In Chiang Saen there’s accommodation options for all budgets, from simple guest houses to the luxurious Anantara Golden Triangle Elephant Camp & Resort. In any case, don’t miss dinner at the local food stalls by the Mekong River.
Day 2: Chiang Saen – Sop Ruak – Chiang Rai
- Chiang Saen – Sop Ruak (8 km): After visiting Chiang Saen Market and the main ruins of its golden age, drive north to nearby Sop Ruak, where you can enjoy the views over the three countries, visit the Hall of Opium museum and, after lunch, take a boat trip on the Mekong River.
- Sop Ruak – Chiang Rai (70 km): it will be time to say goodbye to the Golden Triangle and return back to Chiang Rai, with the satisfaction of having known another beautiful region of Thailand that, despite preserving few traces of the opium trade that made it famous, will leave you a great memory.

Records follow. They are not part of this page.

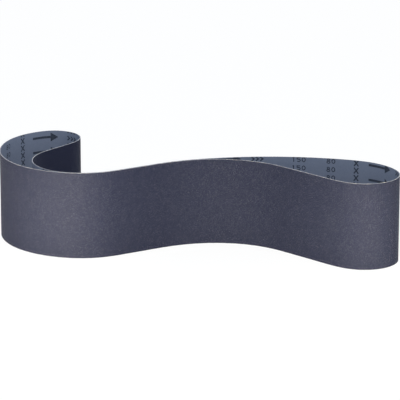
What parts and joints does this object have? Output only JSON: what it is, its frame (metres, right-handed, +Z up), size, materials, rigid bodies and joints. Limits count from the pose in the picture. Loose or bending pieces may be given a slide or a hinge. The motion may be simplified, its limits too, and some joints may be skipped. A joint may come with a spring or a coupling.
{
  "type": "sanding belt",
  "caption": "Endless cloth-backed sanding belt standing loosely on edge; dark grain coat outside, bare backing inside, slanted taped butt joint.",
  "frame": {"origin": "centre of the bounding box, at the level of the cut edge that the belt stands on", "axes": "+X along the loop's length towards the smaller loop, +Y towards the back wall, +Z up across the belt's width"},
  "size_m": [0.6815, 0.3312, 0.15],
  "materials": {
    "grain_coat": "cloth coated with dark blue-grey abrasive grain in resin, matt with a faint sparkle",
    "cloth_backing": "slate blue resin-filled twill, matt, printed in dark grey",
    "tape_film": "thin reinforced film, satin"
  },
  "bodies": {
    "root": {"abrasive_belt": "grain_coat", "splice_tape": "tape_film"}
  },
  "joints": []
}
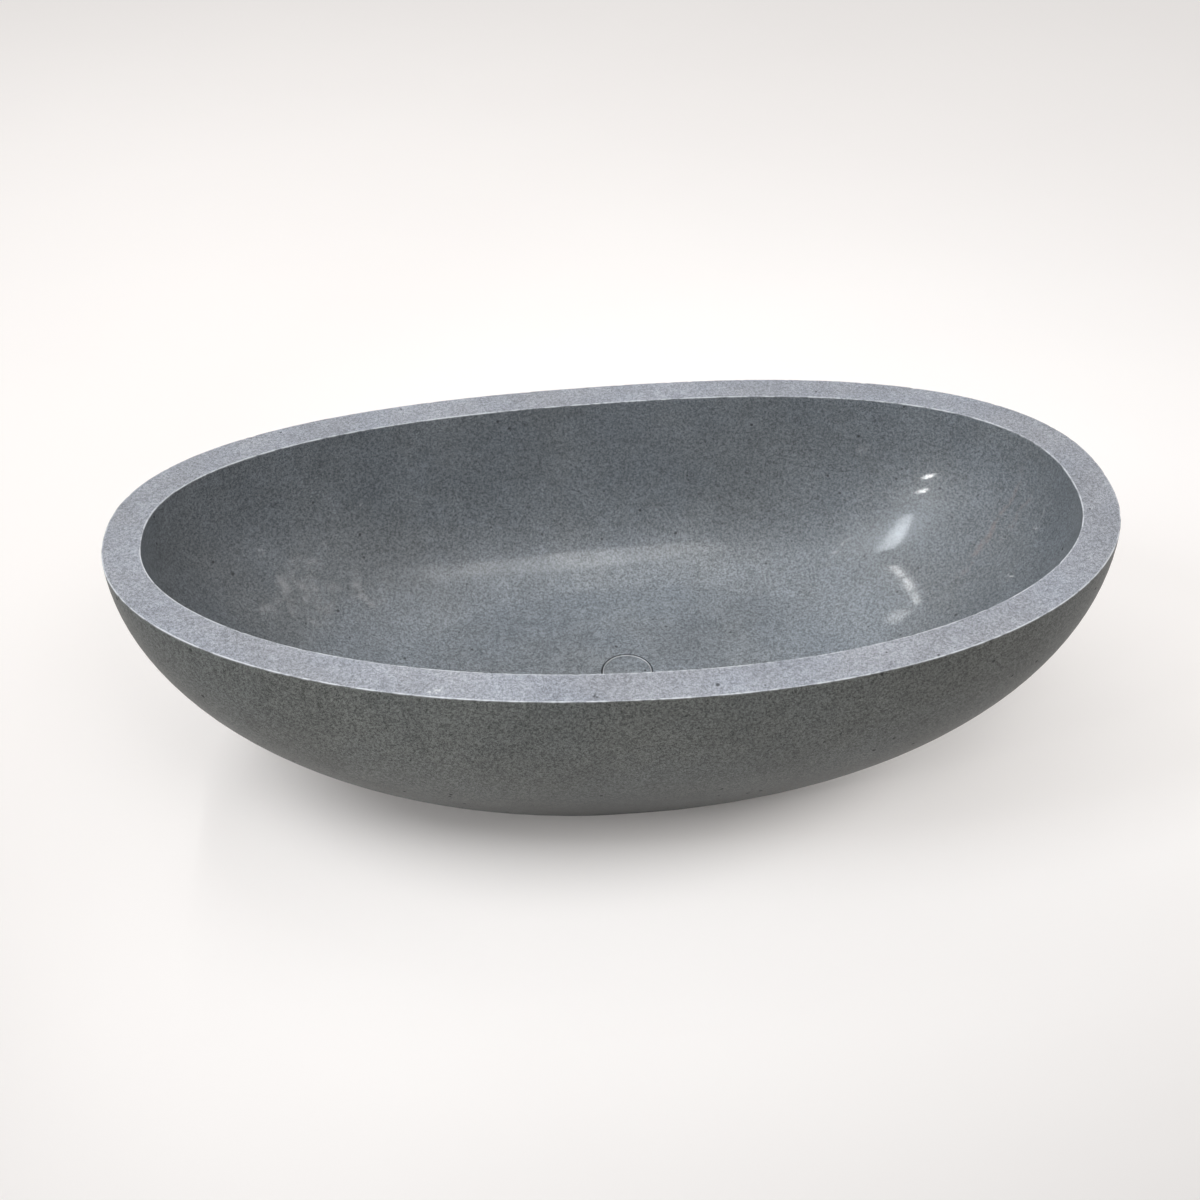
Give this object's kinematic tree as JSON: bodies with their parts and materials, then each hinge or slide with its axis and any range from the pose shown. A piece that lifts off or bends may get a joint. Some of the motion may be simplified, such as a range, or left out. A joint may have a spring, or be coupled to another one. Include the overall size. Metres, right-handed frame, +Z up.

📋 The Golden Triangle is on our 15 Days Recommended Itinerary for a Trip to Thailand
Golden Triangle Day Tour from Chiang Rai
Our excursion to Thailand’s Golden Triangle usually begins with a visit to the Blue Temple (Wat Rong Suea Ten), one of the new jewels of Chiang Rai. An impressive temple that began to be built in 2005 and is now practically finished. This unique blue temple houses the striking image of a huge white Buddha statue.
Afterwards, we continue to Choui Fong tea plantation, to admire the scenery and enjoy a delicious tea.
Then we continue to Sop Ruak, the heart of the Golden Triangle, where the Mekong River and Ruak River meet. There we usually take a brief boat tour (if weather allows), and then climb up to the viewpoint before returning to Chiang Rai.
Thailand’s Golden Triangle is an appealing tourist attraction for many travelers. Now that you know more about it, do you dare to discover it by yourself?